◆ **TASK OBJECTIVE**: From the entries below, list each line with "part".

━━━━━ RECORDS PROVIDED ━━━━━

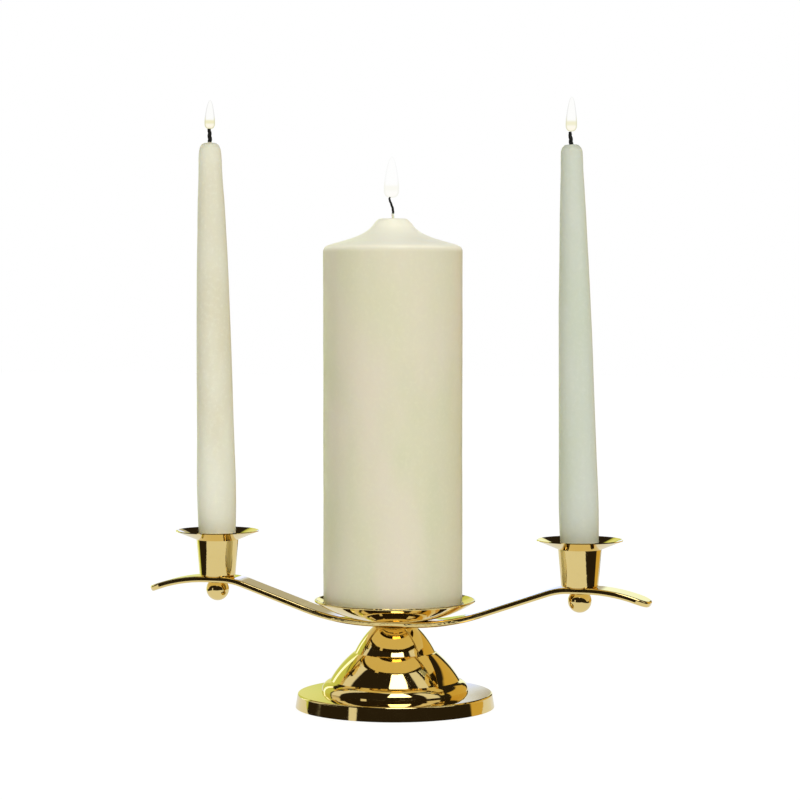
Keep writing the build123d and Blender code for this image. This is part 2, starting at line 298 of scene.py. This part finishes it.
def drawn_lines(nodes, spot):
    """Noise that runs lengthwise along the arm, as a drawn and buffed bar has it."""
    return nodes.noise(nodes.shifted(spot, scale=(0.03, 1, 1)), 0.0004, detail=2.0)


def polished_brass(name, axis_x=None):
    """Buffed, lacquered brass: warm tone patches, smudges, hairlines and a thin clear coat."""
    material, nodes, shader = new_material(
        name, Metallic=1.0, Coat_Weight=0.25, Coat_Roughness=0.02, Coat_IOR=1.45
    )
    spot = nodes.place()
    tone = nodes.noise(spot, 0.030, detail=4.0)
    stains = nodes.noise(nodes.shifted(spot, offset=(0.3, 0.1, 0.2)), 0.006, detail=5.0)
    tarnish = nodes.step(stains, 0.58, 0.80)
    brass = nodes.mix(tone, BRASS_LIGHT, BRASS_DEEP)
    aged = nodes.mix(nodes.math("MULTIPLY", tarnish, 0.25), brass, BRASS_AGED)
    nodes.feed(shader.inputs["Base Color"], aged)
    lines = drawn_lines(nodes, spot) if axis_x is None else spun_lines(nodes, spot, axis_x)
    smudge = nodes.noise(nodes.shifted(spot, offset=(0.7, 0.2, 0.5)), 0.012, detail=3.0)
    smudged = nodes.step(smudge, 0.40, 0.75, 0.025, 0.085)
    scratched = nodes.step(lines, 0.55, 0.85, 0.0, 0.07)
    nodes.feed(shader.inputs["Roughness"], nodes.math("ADD", smudged, scratched))
    buffed = nodes.bump(lines, 0.0000010)
    soft = nodes.bump(nodes.noise(spot, 0.005, detail=3.0), 0.000022, buffed)
    nodes.feed(shader.inputs["Normal"], soft)
    return material


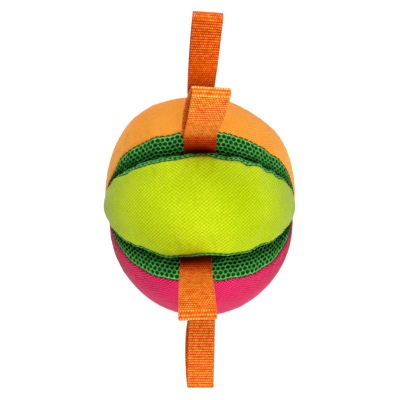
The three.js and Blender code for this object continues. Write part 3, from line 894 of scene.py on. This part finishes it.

━━━━━

◆ **RESULT BELOW**:
Keep writing the build123d and Blender code for this image. This is part 2, starting at line 298 of scene.py. This part finishes it.
The three.js and Blender code for this object continues. Write part 3, from line 894 of scene.py on. This part finishes it.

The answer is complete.